• COLLECTED MATERIAL

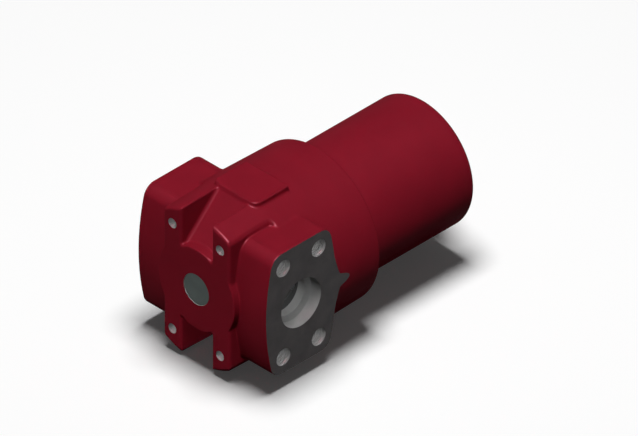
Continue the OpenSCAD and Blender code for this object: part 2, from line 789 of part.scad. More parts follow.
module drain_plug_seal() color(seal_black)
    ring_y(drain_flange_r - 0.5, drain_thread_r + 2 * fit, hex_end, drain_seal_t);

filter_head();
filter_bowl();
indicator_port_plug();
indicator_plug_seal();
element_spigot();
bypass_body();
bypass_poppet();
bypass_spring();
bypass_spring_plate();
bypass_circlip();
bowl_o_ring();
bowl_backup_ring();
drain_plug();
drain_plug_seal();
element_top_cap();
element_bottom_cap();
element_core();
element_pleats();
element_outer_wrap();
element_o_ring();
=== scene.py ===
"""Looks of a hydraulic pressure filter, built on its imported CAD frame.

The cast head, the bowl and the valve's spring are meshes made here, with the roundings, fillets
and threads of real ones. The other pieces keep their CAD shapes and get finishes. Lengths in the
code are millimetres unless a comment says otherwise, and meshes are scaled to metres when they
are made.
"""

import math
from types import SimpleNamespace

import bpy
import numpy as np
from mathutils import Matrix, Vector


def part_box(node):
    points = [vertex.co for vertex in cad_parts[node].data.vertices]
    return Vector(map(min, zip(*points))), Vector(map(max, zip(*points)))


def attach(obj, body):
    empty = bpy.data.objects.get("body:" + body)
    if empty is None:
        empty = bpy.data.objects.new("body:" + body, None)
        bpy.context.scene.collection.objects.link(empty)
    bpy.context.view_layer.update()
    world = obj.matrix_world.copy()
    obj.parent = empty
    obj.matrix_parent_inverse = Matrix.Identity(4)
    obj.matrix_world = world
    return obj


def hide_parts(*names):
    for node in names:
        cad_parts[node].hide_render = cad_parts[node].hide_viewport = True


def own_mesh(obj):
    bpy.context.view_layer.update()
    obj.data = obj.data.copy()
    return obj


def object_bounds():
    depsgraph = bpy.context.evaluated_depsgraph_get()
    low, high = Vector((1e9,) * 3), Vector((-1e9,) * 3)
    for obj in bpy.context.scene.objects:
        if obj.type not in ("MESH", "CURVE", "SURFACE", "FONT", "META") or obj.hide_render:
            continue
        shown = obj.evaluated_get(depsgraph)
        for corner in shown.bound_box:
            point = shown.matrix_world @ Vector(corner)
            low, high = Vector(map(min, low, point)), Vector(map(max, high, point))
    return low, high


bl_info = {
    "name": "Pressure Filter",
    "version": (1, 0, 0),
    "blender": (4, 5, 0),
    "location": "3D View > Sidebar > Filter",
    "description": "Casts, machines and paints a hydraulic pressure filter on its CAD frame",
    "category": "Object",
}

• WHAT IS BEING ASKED
Of the lines above, retype only those from the line containing "filter_head();" through the line containing "bpy.context.scene.collection.objects.link(empty)", including both, exactly.

• TASK SOLUTION
filter_head();
filter_bowl();
indicator_port_plug();
indicator_plug_seal();
element_spigot();
bypass_body();
bypass_poppet();
bypass_spring();
bypass_spring_plate();
bypass_circlip();
bowl_o_ring();
bowl_backup_ring();
drain_plug();
drain_plug_seal();
element_top_cap();
element_bottom_cap();
element_core();
element_pleats();
element_outer_wrap();
element_o_ring();
=== scene.py ===
"""Looks of a hydraulic pressure filter, built on its imported CAD frame.

The cast head, the bowl and the valve's spring are meshes made here, with the roundings, fillets
and threads of real ones. The other pieces keep their CAD shapes and get finishes. Lengths in the
code are millimetres unless a comment says otherwise, and meshes are scaled to metres when they
are made.
"""

import math
from types import SimpleNamespace

import bpy
import numpy as np
from mathutils import Matrix, Vector


def part_box(node):
    points = [vertex.co for vertex in cad_parts[node].data.vertices]
    return Vector(map(min, zip(*points))), Vector(map(max, zip(*points)))


def attach(obj, body):
    empty = bpy.data.objects.get("body:" + body)
    if empty is None:
        empty = bpy.data.objects.new("body:" + body, None)
        bpy.context.scene.collection.objects.link(empty)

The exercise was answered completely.